Constituciones 40:
Nazaret, escuela de virtudes
Nazaret es la casa que edificó para sí la Sabiduría, la morada de Dios con los hombres, en donde habita visiblemente la plenitud de la divinidad y en donde están escondidos todos los tesoros de la sabiduría y de la ciencia. Allí Dios empezó a hablar a los hombres por el Hijo y les enseñó toda la verdad por la que los pequeños pueden distinguir cuál es la voluntad de Dios: lo bueno, lo agradable, lo perfecto.
Agradamos a Dios en todo
Allí, todos los que por una especial vocación convivimos como familiares de Jesús, junto con María y José, contemplamos la gloria de Dios abiertamente, somos transformados a su imagen de claridad en claridad. Al renunciar a la impiedad y a las pasiones mundanas, vivimos con sensatez, justicia y piedad en el siglo presente; nos comportamos de una manera digna, agradando a Dios en todo; dando frutos con toda obra buena, nos mostramos ante los hermanos como dechados de buenas obras: con nuestra pureza de doctrina, dignidad y gravedad.
Caridad y humildad
Por encima de todo, nos revestimos del amor, que es el vínculo de la perfección, ya que a ella hemos sido llamados formando un solo Cuerpo. Lo hacemos todo con amor porque siendo muchos, no formamos más que un solo Cuerpo en Cristo: todos somos miembros los unos de los otros. Nos amamos los unos a los otros con caridad de hermanos, sin falsedad. El hermano juzga como superior al hermano: sirve al Señor en él, con celo sin negligencia, con espíritu fervoroso, con la alegría de la esperanza.
Afabilidad
Y puesto que el Verbo habita en nosotros y con nosotros, nos abstenemos de palabras duras, ásperas, ofensivas o amargas.
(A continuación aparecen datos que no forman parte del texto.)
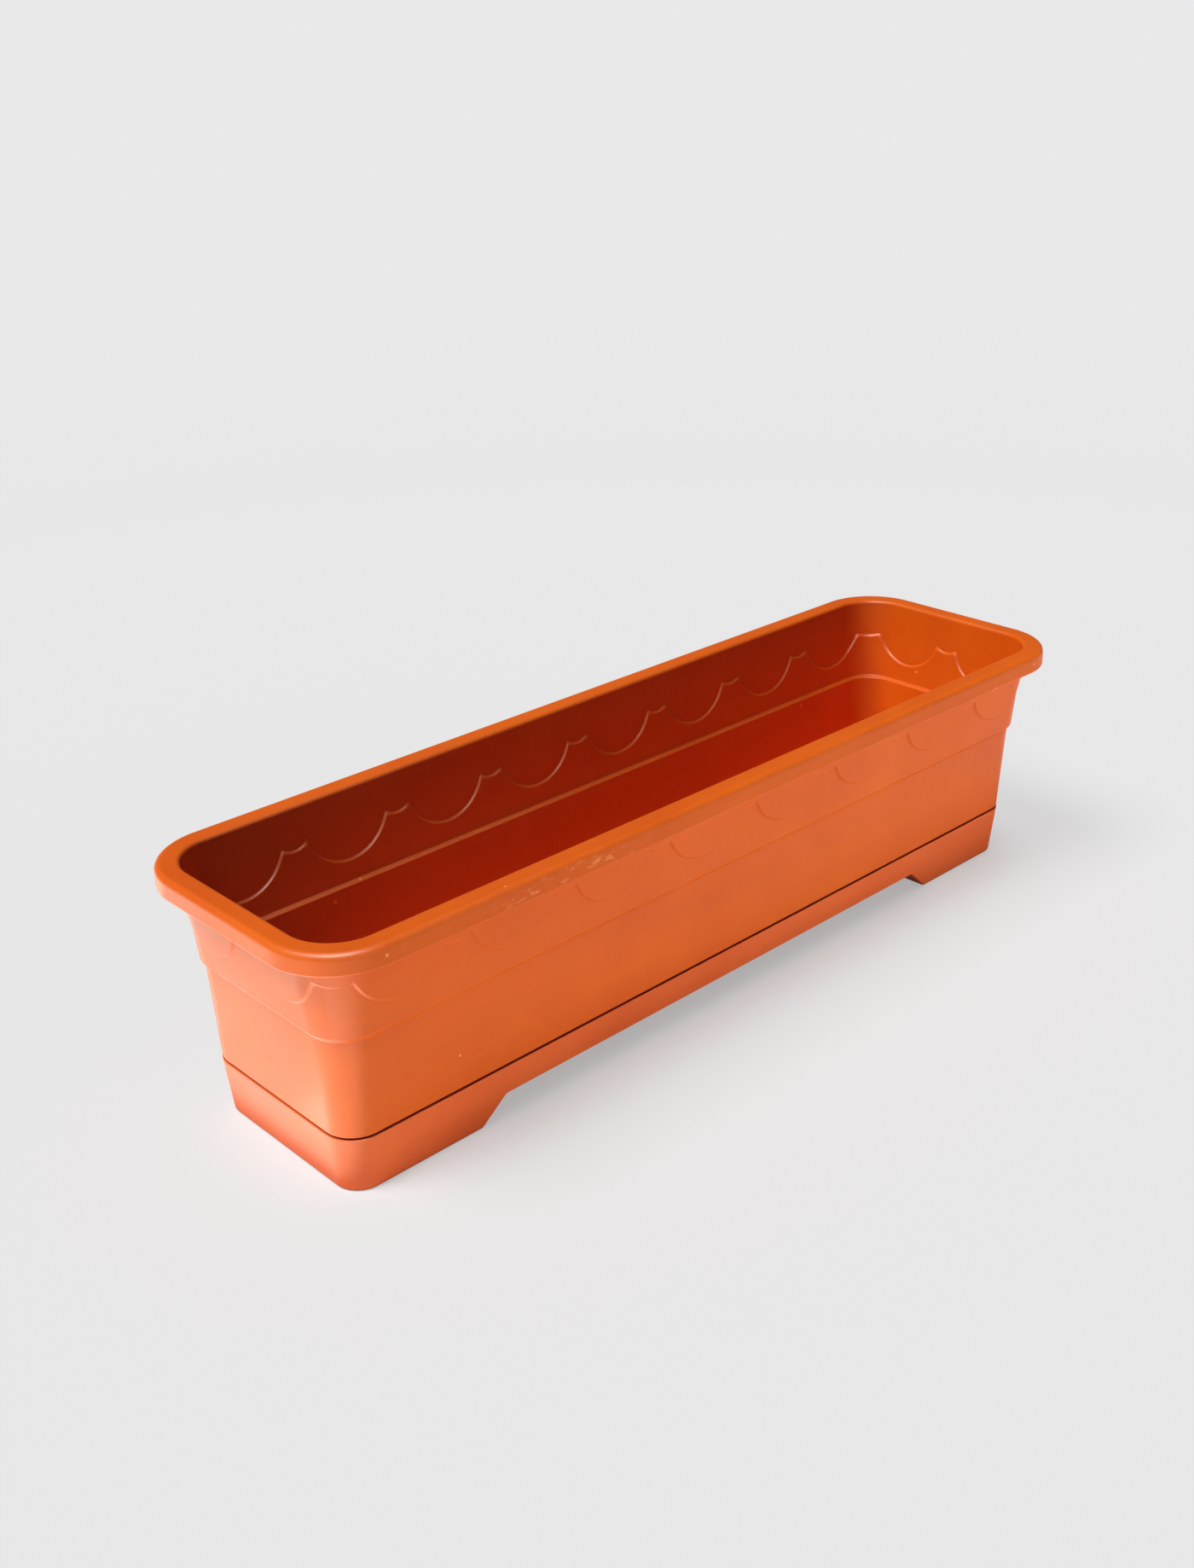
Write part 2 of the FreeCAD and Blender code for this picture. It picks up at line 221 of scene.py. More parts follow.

Empleamos, por el contrario, palabras llenas de suavidad, humildad y caridad, hablando siempre bien de todos. Nadie dice al otro aquello que sabe puede desagradarle, darle pena, exasperarle o sembrar división entre los hermanos, sino que, por lo que de nosotros depende, mantenemos la unidad del espíritu en el vínculo de la paz, siendo todos del mismo sentir, con la paz jubilosa de Cristo en nuestros corazones.
Fomentamos esta caridad con la observancia de las Constituciones, con la obediencia y el ejercicio de todas las virtudes.
Modestia
Nos revestimos de la virtud de la modestia como de espléndida y preciosa vestidura que acompaña todas nuestras palabras y obras, de tal modo que en la compostura de toda la persona aparecen la humildad, la madurez y la edificación religiosa. Para ello nos ayuda en gran manera el ejercicio de la presencia de Dios.
Gozo
Con la oración perseverante, la laboriosidad y la comunicación sencilla de nuestros sentimientos al hermano, alejamos de nosotros la tristeza que deprime todo nuestro ser, daña el corazón y acarrea la muerte.
Diligencia y trabajo
Huimos igualmente de la ociosidad, que enseña mucha malicia y contradice nuestro ser, pues somos “hijos del carpintero” y debemos ocuparnos en la obras de Aquél que nos envió.
Mortificación
Al aceptar la invitación evangélica, revestimos nuestro cuerpo con la mortificación de Jesucristo, para que su vida se manifieste en nosotros. Como transeúntes en este mundo, peregrinamos hacia la patria celestial que anhelamos: donde está nuestro gozo, allí está nuestro corazón. Por lo tanto, el mundo, que está inmerso en el mal, y todo lo que hay en él, es decir, la concupiscencia de la carne, la concupiscencia de los ojos y la soberbia de la vida, son despreciables para nosotros. Así, pues, no cedemos, de ninguna manera, a las inclinaciones desordenadas de la naturaleza; rara vez o nunca hablamos de nosotros mismos y nos esforzamos por alcanzar aquel grado de perfección, que ni las prosperidades nos envanezcan ni las adversidades nos desanimen.
Soportamos con entereza las adversidades, los trabajos, las calumnias, las persecuciones y todo género de tribulación por Cristo. Aún más, si Dios lo quiere, nos alegramos en el Señor en estas cosas adversas y contrarias a la inclinación natural.
Crecimiento espiritual
Para no aflojar sin apenas darnos cuenta en el fervor de la caridad, renovamos cada día el propósito de progresar en la virtud y lo hacemos todo con recta intención y verdadero fervor del corazón, pues estamos convencidos de que, si carecemos de las virtudes que son propias de la naturaleza y razón de nuestra vida y exigen los deberes de nuestra misión, inútil será nuestro ingenio e infecunda nuestra elocuencia y ciencia, vano nuestro trabajo y segura la ruina de la Congregación. Por lo mismo, de ningún modo podríamos ser descendientes de aquellos por los cuales vino la salvación a Israel.